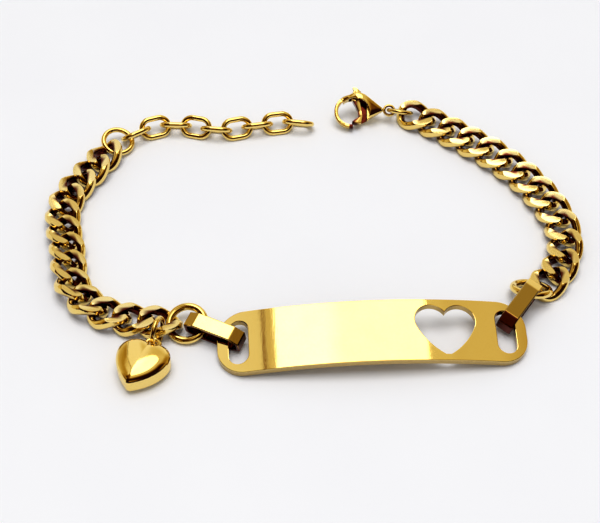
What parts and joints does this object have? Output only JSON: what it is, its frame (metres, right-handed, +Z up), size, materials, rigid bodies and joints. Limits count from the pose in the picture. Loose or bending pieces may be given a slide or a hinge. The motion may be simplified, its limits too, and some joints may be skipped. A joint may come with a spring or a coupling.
{
  "type": "id bracelet",
  "caption": "Gold-toned ID bracelet with a bowed blank name plate, heart cut-out, curb chains, extension chain, heart charm and lobster clasp.",
  "frame": {"origin": "middle of the whole bracelet's box, on the surface that it lies on", "axes": "+Z up; +X along the name plate to its heart cut-out end; -Y to the front, where the name plate lies"},
  "size_m": [0.0759, 0.0559, 0.005],
  "materials": {
    "gold": "polished gold plating on steel"
  },
  "bodies": {
    "bracelet": {"id_plate": "gold", "connector_left": "gold", "connector_right": "gold", "ring_left": "gold", "ring_right": "gold", "curb_left_01": "gold", "curb_left_02": "gold", "curb_left_03": "gold", "curb_left_04": "gold", "curb_left_05": "gold", "curb_left_06": "gold", "curb_left_07": "gold", "curb_left_08": "gold", "curb_left_09": "gold", "curb_left_10": "gold", "curb_left_11": "gold", "curb_left_12": "gold", "curb_left_13": "gold", "curb_right_01": "gold", "curb_right_02": "gold", "curb_right_03": "gold", "curb_right_04": "gold", "curb_right_05": "gold", "curb_right_06": "gold", "curb_right_07": "gold", "curb_right_08": "gold", "curb_right_09": "gold", "curb_right_10": "gold", "curb_right_11": "gold", "curb_right_12": "gold", "curb_right_13": "gold", "ring_extender": "gold", "extender_01": "gold", "extender_02": "gold", "extender_03": "gold", "extender_04": "gold", "extender_05": "gold", "extender_06": "gold", "extender_07": "gold", "extender_08": "gold", "extender_09": "gold", "ring_clasp": "gold", "clasp_body": "gold", "ring_charm": "gold", "heart_charm": "gold"},
    "clasp_lever": {"clasp_lever": "gold"}
  },
  "joints": [
    {"name": "clasp_lever_hinge", "type": "hinge", "parent": "bracelet", "child": "clasp_lever", "pos_m": [0.00677, 0.02637, 0.00325], "axis": [0, 0.5299, -0.848], "range_deg": [0, 18], "stiffness_Nm_per_rad": 0.00001, "springref_deg": -28.65}
  ]
}
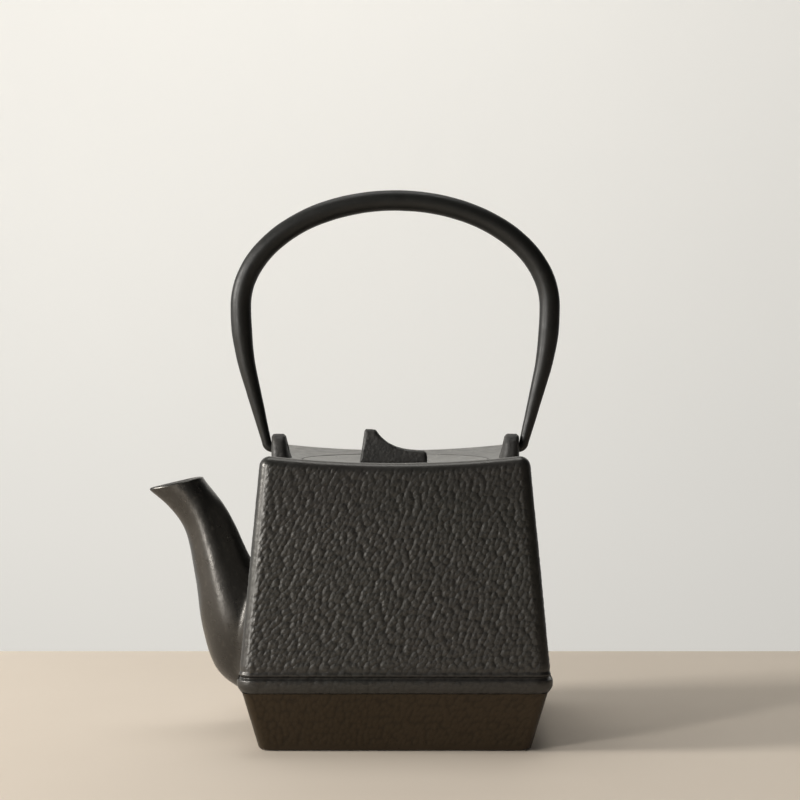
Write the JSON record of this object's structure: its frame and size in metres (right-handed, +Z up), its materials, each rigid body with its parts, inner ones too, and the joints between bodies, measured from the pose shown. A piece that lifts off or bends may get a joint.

===============

• YOUR TASK: Write the listing out again, exactly as shown above.

• RESULT FOR THIS TASK:
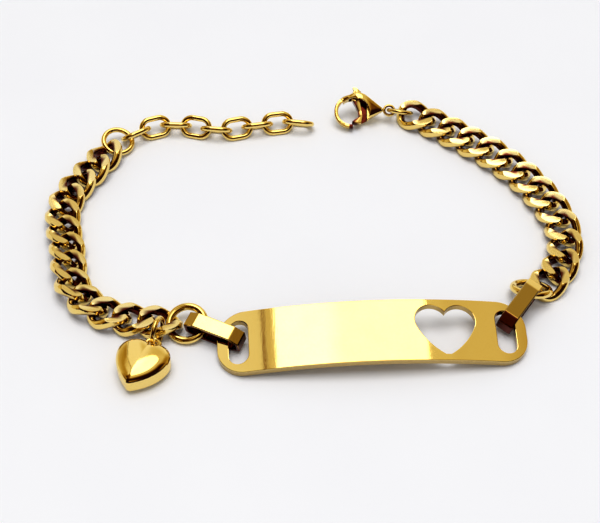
What parts and joints does this object have? Output only JSON: what it is, its frame (metres, right-handed, +Z up), size, materials, rigid bodies and joints. Limits count from the pose in the picture. Loose or bending pieces may be given a slide or a hinge. The motion may be simplified, its limits too, and some joints may be skipped. A joint may come with a spring or a coupling.
{
  "type": "id bracelet",
  "caption": "Gold-toned ID bracelet with a bowed blank name plate, heart cut-out, curb chains, extension chain, heart charm and lobster clasp.",
  "frame": {"origin": "middle of the whole bracelet's box, on the surface that it lies on", "axes": "+Z up; +X along the name plate to its heart cut-out end; -Y to the front, where the name plate lies"},
  "size_m": [0.0759, 0.0559, 0.005],
  "materials": {
    "gold": "polished gold plating on steel"
  },
  "bodies": {
    "bracelet": {"id_plate": "gold", "connector_left": "gold", "connector_right": "gold", "ring_left": "gold", "ring_right": "gold", "curb_left_01": "gold", "curb_left_02": "gold", "curb_left_03": "gold", "curb_left_04": "gold", "curb_left_05": "gold", "curb_left_06": "gold", "curb_left_07": "gold", "curb_left_08": "gold", "curb_left_09": "gold", "curb_left_10": "gold", "curb_left_11": "gold", "curb_left_12": "gold", "curb_left_13": "gold", "curb_right_01": "gold", "curb_right_02": "gold", "curb_right_03": "gold", "curb_right_04": "gold", "curb_right_05": "gold", "curb_right_06": "gold", "curb_right_07": "gold", "curb_right_08": "gold", "curb_right_09": "gold", "curb_right_10": "gold", "curb_right_11": "gold", "curb_right_12": "gold", "curb_right_13": "gold", "ring_extender": "gold", "extender_01": "gold", "extender_02": "gold", "extender_03": "gold", "extender_04": "gold", "extender_05": "gold", "extender_06": "gold", "extender_07": "gold", "extender_08": "gold", "extender_09": "gold", "ring_clasp": "gold", "clasp_body": "gold", "ring_charm": "gold", "heart_charm": "gold"},
    "clasp_lever": {"clasp_lever": "gold"}
  },
  "joints": [
    {"name": "clasp_lever_hinge", "type": "hinge", "parent": "bracelet", "child": "clasp_lever", "pos_m": [0.00677, 0.02637, 0.00325], "axis": [0, 0.5299, -0.848], "range_deg": [0, 18], "stiffness_Nm_per_rad": 0.00001, "springref_deg": -28.65}
  ]
}
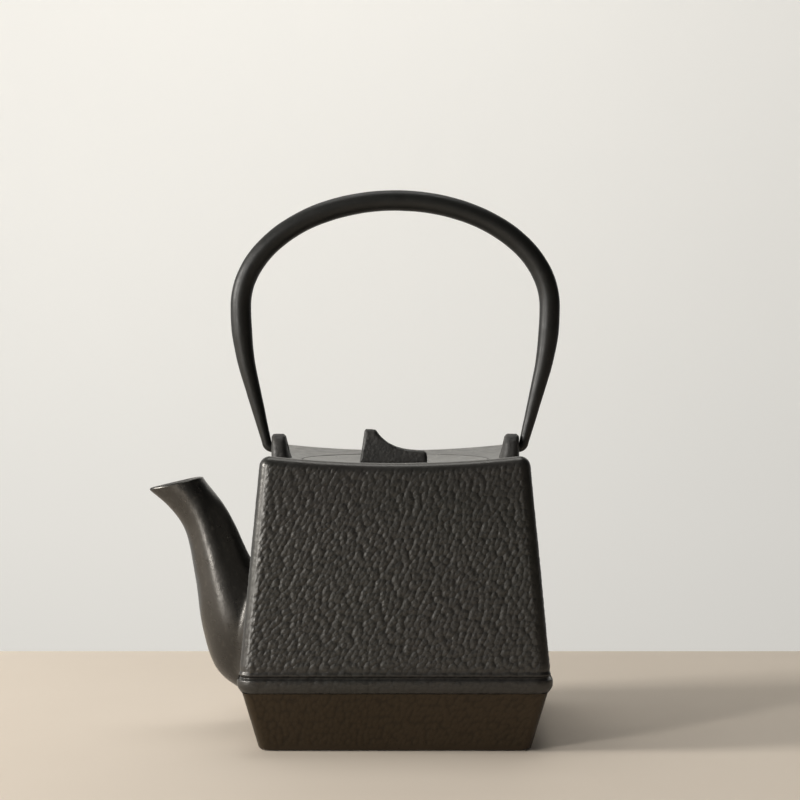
Write the JSON record of this object's structure: its frame and size in metres (right-handed, +Z up), its materials, each rigid body with its parts, inner ones too, and the joints between bodies, measured from the pose shown. A piece that lifts off or bends may get a joint.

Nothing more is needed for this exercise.